Social Media : How Much And How Early?
I live in a world which is so different from the one I was born in. In our days, libraries and playgrounds were places where one learnt to live, deal with others and gather knowledge. Now kids listen to books, watch television, play virtual games and ping each other on Facebook and twitter. And there comes that age old question … how much and how early?
My mother was terrified that I would never learn to deal with life because I buried my nose in books. She would try to control the books I read, fearing I would read something unsuitable at a very young age, a futile effort for most parts. The librarian never cared that I picked books from the adult shelf and read them in the library.
But those were safer days and that was harmless.
Now we live in glass cages.
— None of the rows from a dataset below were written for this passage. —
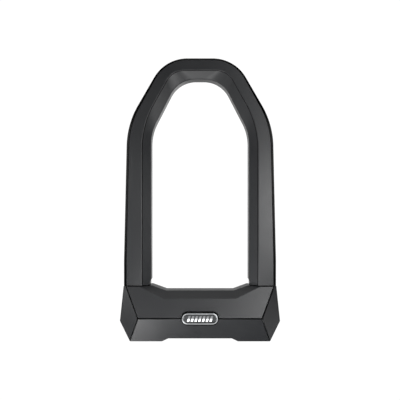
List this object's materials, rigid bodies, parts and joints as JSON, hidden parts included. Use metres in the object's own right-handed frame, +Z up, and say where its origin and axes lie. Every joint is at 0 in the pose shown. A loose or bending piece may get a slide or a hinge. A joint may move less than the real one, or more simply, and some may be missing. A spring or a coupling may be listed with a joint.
{
  "type": "u lock",
  "caption": "U lock: faceted square-section shackle with a black outer edge, standing in a wide faceted crossbar with a keyed bolt mechanism inside.",
  "frame": {"origin": "middle of the crossbar's base, on the surface the lock stands on", "axes": "+Z up along the shackle's legs, +X to the right leg, -Y to the front, where the badge is"},
  "size_m": [0.1624, 0.0528, 0.2832],
  "materials": {
    "grey_plastic": "satin dark grey moulded skin",
    "black_plastic": "smooth black",
    "rubber": "matt black",
    "hard_steel": "hardened, ground",
    "zinc_steel": "zinc plated",
    "cast_zinc": "die cast, as cast",
    "brass": "machined",
    "chrome": "bright",
    "grey_metal": "satin grey"
  },
  "bodies": {
    "crossbar": {"upper_cover": "grey_plastic", "lower_cover": "grey_plastic", "hardened_box": "hard_steel", "lock_carrier": "cast_zinc", "cylinder_barrel": "brass", "barrel_pin": "zinc_steel", "badge_plate": "chrome", "badge_field": "grey_metal", "badge_ring": "black_plastic", "left_end_cap": "grey_plastic", "left_end_plate": "hard_steel", "left_socket_sleeve": "black_plastic", "left_socket_seal": "rubber", "left_carrier_pin": "zinc_steel", "left_cover_screw": "zinc_steel", "right_end_cap": "grey_plastic", "right_end_plate": "hard_steel", "right_socket_sleeve": "black_plastic", "right_socket_seal": "rubber", "right_carrier_pin": "zinc_steel", "right_cover_screw": "zinc_steel"},
    "shackle": {"shackle_bar": "hard_steel", "shackle_jacket": "grey_plastic", "shackle_edge_strip": "black_plastic"},
    "key_core": {"key_plug": "brass", "front_disc": "hard_steel", "side_bar": "zinc_steel", "drive_cam": "zinc_steel", "code_disc_1": "brass", "code_disc_2": "brass", "code_disc_3": "brass", "code_disc_4": "brass", "code_disc_5": "brass", "disc_spacer_1": "zinc_steel", "disc_spacer_2": "zinc_steel", "disc_spacer_3": "zinc_steel", "disc_spacer_4": "zinc_steel"},
    "left_bolt_body": {"left_bolt": "hard_steel", "left_bolt_pin": "zinc_steel"},
    "right_bolt_body": {"right_bolt": "hard_steel", "right_bolt_pin": "zinc_steel"},
    "dust_cover": {"keyhole_cover": "black_plastic"}
  },
  "joints": [
    {"name": "shackle_lift", "type": "slide", "parent": "crossbar", "child": "shackle", "axis": [0, 0, 1], "range_m": [0, 0.06]},
    {"name": "key_turn", "type": "hinge", "parent": "crossbar", "child": "key_core", "pos_m": [0, 0, 0.02], "axis": [0, 0, 1], "range_deg": [0, 90]},
    {"name": "left_bolt_throw", "type": "slide", "parent": "crossbar", "child": "left_bolt_body", "axis": [-1, 0, 0], "range_m": [0, 0.00425]},
    {"name": "right_bolt_throw", "type": "slide", "parent": "crossbar", "child": "right_bolt_body", "axis": [1, 0, 0], "range_m": [0, 0.0042]},
    {"name": "keyhole_cover_slide", "type": "slide", "parent": "crossbar", "child": "dust_cover", "axis": [1, 0, 0], "range_m": [0, 0.017]}
  ],
  "couplings": [
    {"joint": "left_bolt_throw", "follows": "right_bolt_throw", "ratio": 1},
    {"joint": "key_turn", "follows": "right_bolt_throw", "rad_per_m": 373}
  ]
}
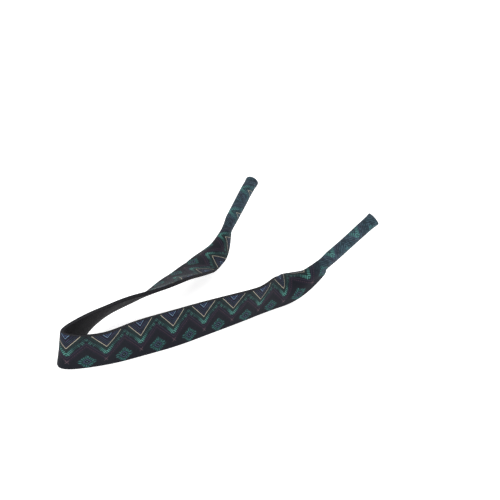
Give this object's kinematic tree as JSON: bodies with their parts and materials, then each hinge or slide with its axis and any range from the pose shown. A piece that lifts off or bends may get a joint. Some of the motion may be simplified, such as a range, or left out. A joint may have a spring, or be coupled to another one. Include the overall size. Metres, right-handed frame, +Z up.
{
  "type": "eyeglass retainer strap",
  "caption": "Soft printed neoprene retainer strap for eyeglasses: a padded band that loops behind the neck, with a sewn sleeve at either end that grips a temple tip.",
  "frame": {"origin": "middle of the strap's back, on the lower edge that it rests on", "axes": "+Z up; +Y from the back of the loop towards the sleeve mouths; +X towards the wearer's right"},
  "size_m": [0.1356, 0.2589, 0.0626],
  "materials": {
    "printed_jersey": "matt knit, printed",
    "neoprene_foam": "matt foam, cut edges showing",
    "lining_jersey": "matt knit",
    "seam_thread": "slightly lustrous filament"
  },
  "bodies": {
    "back_band": {"back_band_printed_face": "printed_jersey", "back_band_foam_core": "neoprene_foam", "back_band_lining": "lining_jersey"},
    "left_arm": {"left_arm_printed_face": "printed_jersey", "left_arm_foam_core": "neoprene_foam", "left_arm_lining": "lining_jersey"},
    "right_arm": {"right_arm_printed_face": "printed_jersey", "right_arm_foam_core": "neoprene_foam", "right_arm_lining": "lining_jersey"},
    "left_sleeve": {"left_sleeve_printed_face": "printed_jersey", "left_sleeve_foam_core": "neoprene_foam", "left_sleeve_lining": "lining_jersey", "left_seam_looper_thread": "seam_thread", "left_seam_needle_thread": "seam_thread"},
    "right_sleeve": {"right_sleeve_printed_face": "printed_jersey", "right_sleeve_foam_core": "neoprene_foam", "right_sleeve_lining": "lining_jersey", "right_seam_looper_thread": "seam_thread", "right_seam_needle_thread": "seam_thread"}
  },
  "joints": [
    {"name": "left_back_flex", "type": "hinge", "parent": "back_band", "child": "left_arm", "pos_m": [-0.01128, 0.0137, 0.0148], "axis": [0, 0, 1], "range_deg": [-8, 30], "stiffness_Nm_per_rad": 0.004},
    {"name": "right_back_flex", "type": "hinge", "parent": "back_band", "child": "right_arm", "pos_m": [0.01327, 0.01718, 0.01315], "axis": [0, 0, 1], "range_deg": [-30, 8], "stiffness_Nm_per_rad": 0.004},
    {"name": "left_sleeve_flex", "type": "hinge", "parent": "left_arm", "child": "left_sleeve", "pos_m": [-0.05054, 0.20337, 0.02797], "axis": [0.2023, -0.5516, 0.8092], "range_deg": [-20, 20], "stiffness_Nm_per_rad": 0.006},
    {"name": "right_sleeve_flex", "type": "hinge", "parent": "right_arm", "child": "right_sleeve", "pos_m": [0.04724, 0.20942, 0.02668], "axis": [-0.0289, -0.5805, 0.8138], "range_deg": [-20, 20], "stiffness_Nm_per_rad": 0.006}
  ]
}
Everyone is on social media. We go out to meet friends and the first thing we do is check into a place on our smart phones, take pics and upload on social media even before the meeting is done. Yes, food, the clothes we wore, the people we met, it’s all online before we reach home.
As adults we can deal with it, but what about kids?
By virtue of being an author, I get added by many kids, and my timeline is often flooded by their lives and I am floored. These people live their lives online. Pimples, braces, first kisses, getting hooked, getting dumped, trying beer or their first puff of a cigarette… it is all out there for people to see. And then they weep (online) about being judged and being gossiped about. There is something beautifully vulnerable about them, and so fragile and scary. We had a life before the onset of social media, and we still have it. Their lives are out there in the open, their lives are the social media. I thank God that my kids grew up in a time before Facebook and Twitter. Knowing how computer savvy the younger generation is, I think I would have a hard time keeping up.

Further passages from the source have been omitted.